Pachpute knows this life personally. When the mining companies first arrived in Maharashtra’s Chandrapur district, Pachpute’s grandfather was coerced into selling his land and becoming a coal miner. In 1984, his brother sold off the family’s remaining land and took up the compensatory job offered by Western Coalfields Ltd. “In my opinion, there isn’t any possibility of reviving the land, which had been mined, especially in the open-pit mining process. After digging so much, the earth automatically loses its biodiversity and the soil gets contaminated. It is really hard to grow anything there,” he says on email from Hong Kong, where his work was being exhibited.
Shadows On Arrival poses questions on ecological sustainability that could be juxtaposed against the coal fires that have raged on for over a century in Jharia, a result of unchecked and unplanned mining. Using charcoal “for its deep graphic quality and sense of temporality”, the largest painting in Shadows On Arrival has a human figure looming in exaggerated fashion over the scene, multiplied in scale many more times than even the machinery and the quarried landscape—the menacingly oversized representation could well be a metaphor for human hunger for dominance over nature. At Experimenter, the long shadow of the viewer is cast on Pachpute’s clay installation of a pastiche of mining life in the middle of the gallery, symbolic of our own culpability.
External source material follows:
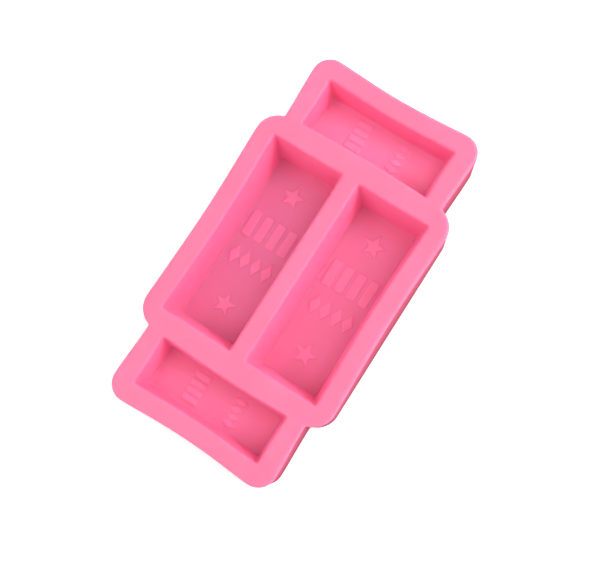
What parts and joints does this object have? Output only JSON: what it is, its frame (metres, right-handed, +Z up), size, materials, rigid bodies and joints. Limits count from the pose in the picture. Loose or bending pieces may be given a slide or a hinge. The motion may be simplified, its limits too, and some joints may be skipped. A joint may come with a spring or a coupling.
{
  "type": "soap bar mould",
  "caption": "Shallow open-topped soft mould: long bar-shaped wells side by side in a wide middle block, and a smaller well across each narrower end block.",
  "frame": {"origin": "middle of the flat underside", "axes": "+X across the mould, +Y along its length, +Z up out of the wells"},
  "size_m": [0.051, 0.093, 0.015],
  "materials": {
    "silicone": "satin, soft platinum-cured silicone",
    "silicone_motif": "satin, the same silicone a little lighter where it is raised"
  },
  "bodies": {
    "root": {"mould_body": "silicone", "left_well_rear_star": "silicone_motif", "left_well_front_star": "silicone_motif", "left_well_bar_row": "silicone_motif", "left_well_diamond_row": "silicone_motif", "right_well_rear_star": "silicone_motif", "right_well_front_star": "silicone_motif", "right_well_bar_row": "silicone_motif", "right_well_diamond_row": "silicone_motif", "rear_well_bar_row": "silicone_motif", "rear_well_diamond_row": "silicone_motif", "front_well_bar_row": "silicone_motif", "front_well_diamond_row": "silicone_motif"}
  },
  "joints": []
}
“Mining is one of the major activities tied to many other small and big businesses such as steel plants, thermal power plants, coke (fuel) plants. It is the same with other natural resources which have other businesses depending on them. It’s all about the resources,” he writes. “It’s true that the world is unable to wish mining away, but we do have a sad history of the leftover (land left fallow and unusable) from mining. My question is, how do we deal with these issues?”
He travelled to countries like Brazil, Colombia and Poland, often encountering people completely dehumanized by the mining industry, but it was in Germany’s Ruhr valley that Pachpute found an open-pit mining zone transformed into a kind of amphitheatre and cultural public space—a transformation within the post-industrial gloom that “impressed” him. “Since then, I have started looking at mining with a different perspective,” the artist says.
Shadows On Arrival is on till 29 April at the Experimenter gallery in Kolkata.